Colonel Harrison had spent the last five nights with Lucas on Ripcord, waiting for the ground attack that they were sure was to come and were confident they could destroy in the wire. “General Berry was able to see the battle from a more detached view,” Harrison wrote. “I was too close. I was part of it. I was fighting right alongside Andre Lucas on Ripcord and in the air. I failed to step back from the immediate problem and think strategically.” Had Ripcord been presented as a classroom problem at Benning or Leavenworth, Harrison concluded in retrospect, his decision “would have been the same as Berry’s.”
There are those convinced that Berry had been pushed to evacuate by higher command’s subtle reminders about casualties and not so subtle restrictions on ammunition. As Berry would deny that, in fact, there had been any restrictions, so does he deny that his decision was influenced by anyone up the chain of command. “I, and I alone, made the decision to withdraw,” Berry would write. “I never had the feeling that anyone from higher headquarters was trying to pressure me to decide one way or the other. If anything, there was an absence of guidance.” Berry would recall “feeling pretty lonely” when trying to make his decision, and he “occasionally wished for clearer guidance from my superiors.”

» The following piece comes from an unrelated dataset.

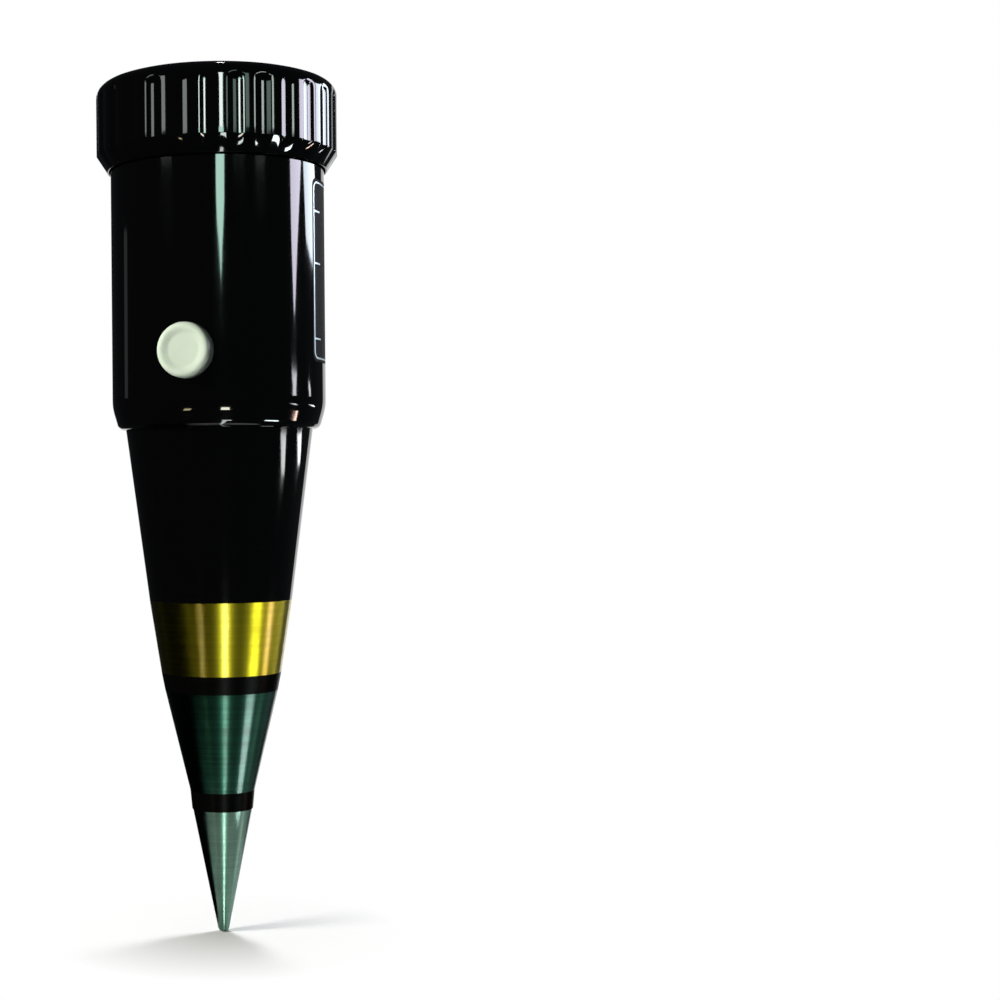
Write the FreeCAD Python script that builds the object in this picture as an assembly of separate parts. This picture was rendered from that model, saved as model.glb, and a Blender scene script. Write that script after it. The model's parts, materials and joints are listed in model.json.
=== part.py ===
import FreeCAD, Part

import math
import os

# Soil moisture and acidity meter: a cone probe with three metal electrodes, a black barrel
# with a push button, and a moving-coil dial under a screwed bezel.  Millimetres.
# Origin at the probe's tip, +Z up the axis, the button on the -Y side, dial twelve o'clock at +Y.

Vector = FreeCAD.Vector

# ---------------------------------------------------------------- driving dimensions
# probe, from the tip up
TIP_LENGTH = 24.6
TIP_POINT_RADIUS = 0.95
TIP_ROUNDING = 0.9
TIP_TOP_RADIUS = 5.9
LOWER_RING_LENGTH = 3.67
LOWER_RING_RADIUS = 6.05
MID_BOTTOM_RADIUS = 6.4
MID_LENGTH = 19.81
MID_TOP_RADIUS = 11.2
UPPER_RING_LENGTH = 3.58
BRASS_BOTTOM_RADIUS = 11.9
BRASS_LENGTH = 14.32
CONE_BOTTOM_RADIUS = 14.15
CONE_LENGTH = 33.62
SHOULDER = 2.65            # how far the barrel stands out from the top of the cone
SHOULDER_SLOPE_WIDTH = 1.3  # the shoulder slopes in towards its lower edge
SHOULDER_SLOPE_HEIGHT = 4.4
SHOULDER_EDGE = 1.6
SHOULDER_BEND = 10.0

# barrel and head
BARREL_RADIUS = 21.2
BARREL_LENGTH = 51.1
BARREL_WALL = 2.2
HEAD_OVERHANG = 2.8
HEAD_HEIGHT = 17.0
HEAD_EDGE_FILLET = 2.7
HEAD_CHAMFER_HEIGHT = 3.2
FLUTE_COUNT = 28
FLUTE_WIDTH = 3.2
FLUTE_DEPTH = 0.35
FLUTE_TOP_MARGIN = 2.2     # plain rim above the flutes, whose upper ends are round
LIP_THICKNESS = 2.0
LIP_CHAMFER = 1.0
WINDOW_INSET = 0.7         # window's edge, in from the barrel's inner wall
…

In the final analysis, though, said Berry, “I’m glad that they left me on my own,” it being “within the best traditions of the Army that you leave the commander that is on the ground free to see things his own way and make his own decision—and then you support him from the next higher headquarters. That happened in our case. Once I made the decision, not a single commander above me did anything other than say, we think you made the right decision. There was no criticism, there was no second-guessing. That’s how it should be. Such a decision is the ultimate responsibility of command, and relying on commanders to make their own decisions is one of the great strengths of the United States Army.”